WORK INSTRUCTIONS:
The lines to extract run from the first line of the entries through the line that contains "tone along it."; reproduce exactly those lines and no others.

DATA TO USE:

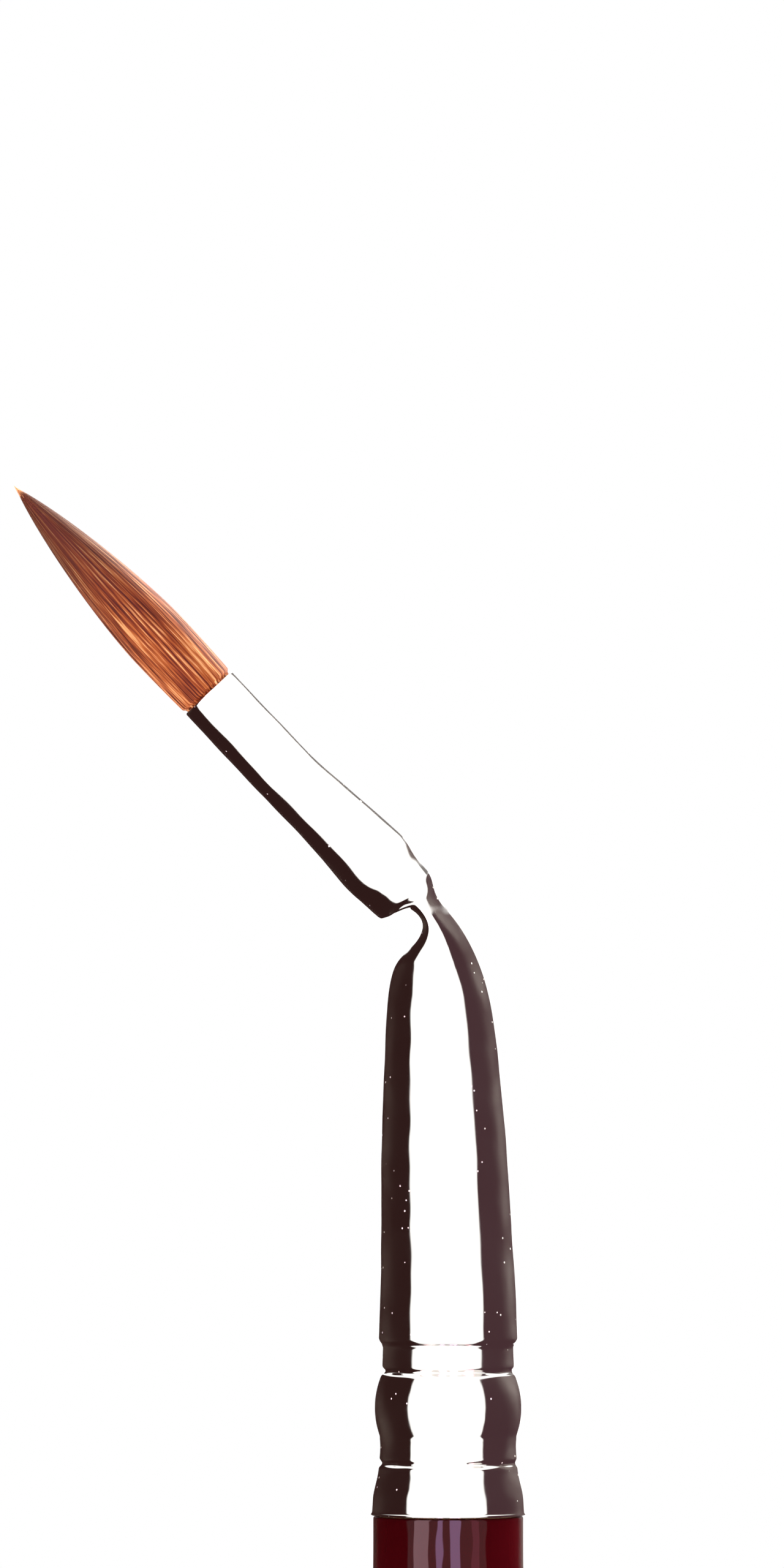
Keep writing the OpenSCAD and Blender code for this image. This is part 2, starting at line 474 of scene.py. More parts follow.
@dataclass(frozen=True)
class SableHair(Finish):
    """Red sable type hair: red-brown, darker towards the belly's end, glassy and pale at the tip."""

    name: str = "red_sable_type_hair"
    shadow: str = "#3c1006"
    body: str = "#743016"
    bright: str = "#9f5429"
    pale: str = "#e0a876"
    tip: str = "#f2a878"
    further: str = "#3d1a14"

    def lay(self, tree: Tree, shader: Node) -> None:
        """Lays each hair's own tone and the change of tone along it.

        Args:
            tree: the material's tree.
            shader: its Principled shader.
        """
        tint = add_node(tree, "ShaderNodeAttribute", attribute_name="tint").outputs["Fac"]
        along = add_node(tree, "ShaderNodeAttribute", attribute_name="along").outputs["Fac"]
        lie = add_node(tree, "ShaderNodeAttribute", attribute_name="lie").outputs["Vector"]
        # a hair shows for 1 to 3 mm, about 0.15 mm wide, before it slips under its neighbour
        slips = noise(tree, stretch(tree, lie, (1.0, 1.0, 0.3)), 14.0, 3.0, 0.6)
        tone = step(tree, "ADD", step(tree, "MULTIPLY_ADD", slips, 3.2, -1.2), tint)
        stops = [(0.0, self.shadow), (0.3, self.body), (0.62, self.bright), (1.0, self.pale)]
        laid = ramp(tree, tone, stops)
        # the further half is a browner maroon
        middle = ranged(tree, along, 0.25, 0.8, 0.0, 0.78)
        browned = paint(tree, middle, laid, linear(self.further))
        tipped = paint(tree, ranged(tree, along, 0.95, 0.99), browned, linear(self.tip))
        feed(shader, {"Base Color": tipped, "Roughness": 0.5, "IOR": 1.55, "Specular IOR Level": 0.08})
        emboss(shader, slips, 0.5, 0.03)
        # light comes through single hairs, so the edge of the tuft glows
        output = shader.outputs["BSDF"].links[0].to_node
        through = add_node(tree, "ShaderNodeBsdfTranslucent", {"Color": tipped}).outputs["BSDF"]
        both = {0: 0.2, 1: shader.outputs["BSDF"], 2: through}
        feed(output, {"Surface": add_node(tree, "ShaderNodeMixShader", both).outputs[0]})


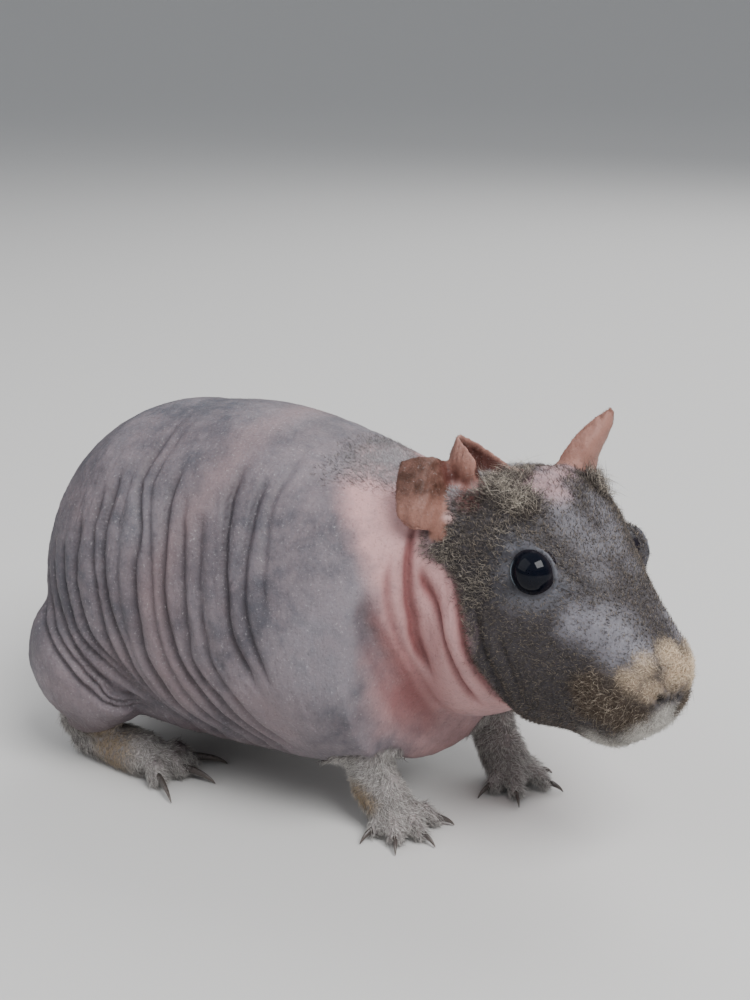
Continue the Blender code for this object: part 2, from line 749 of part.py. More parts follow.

EXERCISE OUTPUT:
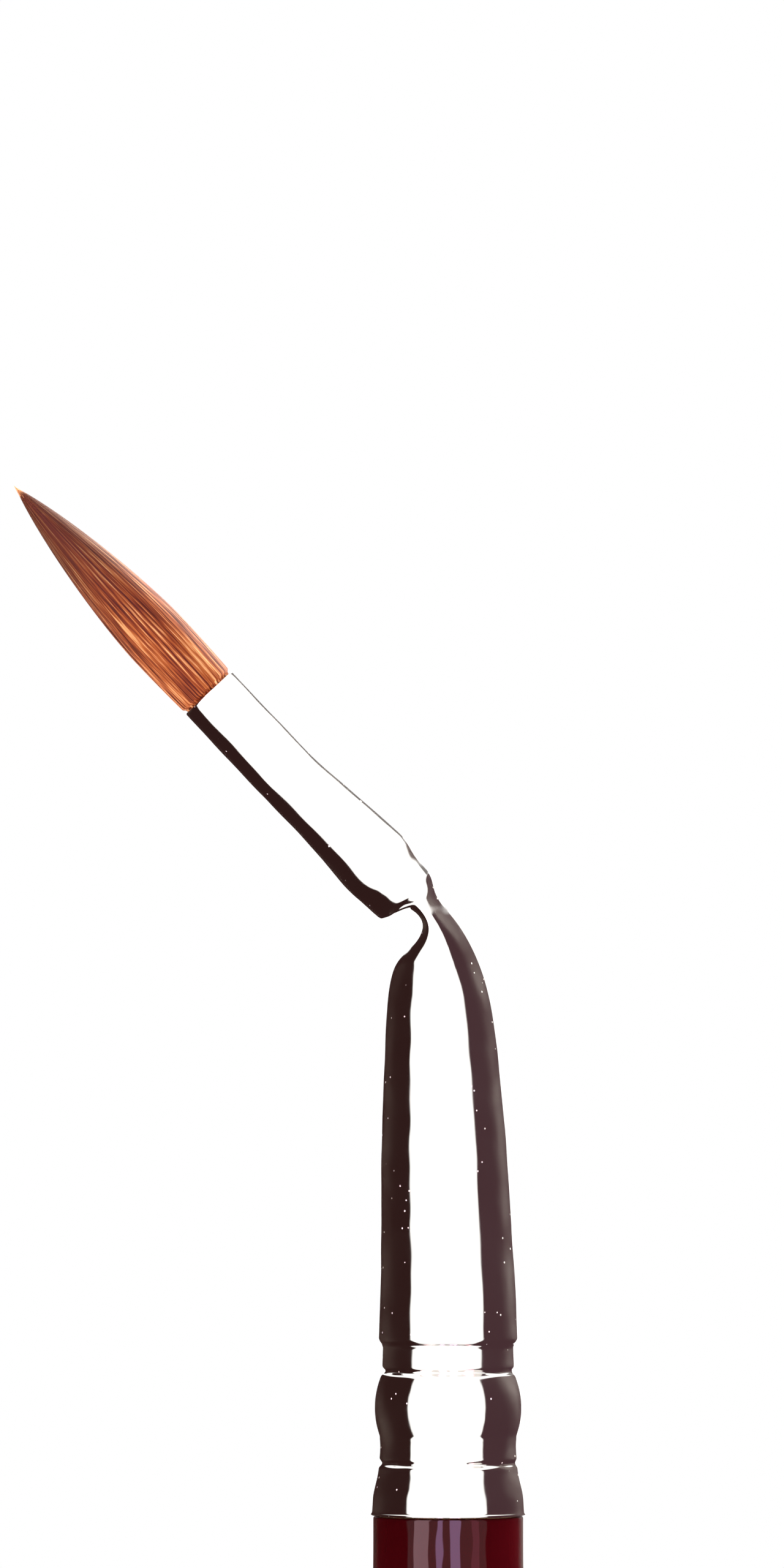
Keep writing the OpenSCAD and Blender code for this image. This is part 2, starting at line 474 of scene.py. More parts follow.
@dataclass(frozen=True)
class SableHair(Finish):
    """Red sable type hair: red-brown, darker towards the belly's end, glassy and pale at the tip."""

    name: str = "red_sable_type_hair"
    shadow: str = "#3c1006"
    body: str = "#743016"
    bright: str = "#9f5429"
    pale: str = "#e0a876"
    tip: str = "#f2a878"
    further: str = "#3d1a14"

    def lay(self, tree: Tree, shader: Node) -> None:
        """Lays each hair's own tone and the change of tone along it.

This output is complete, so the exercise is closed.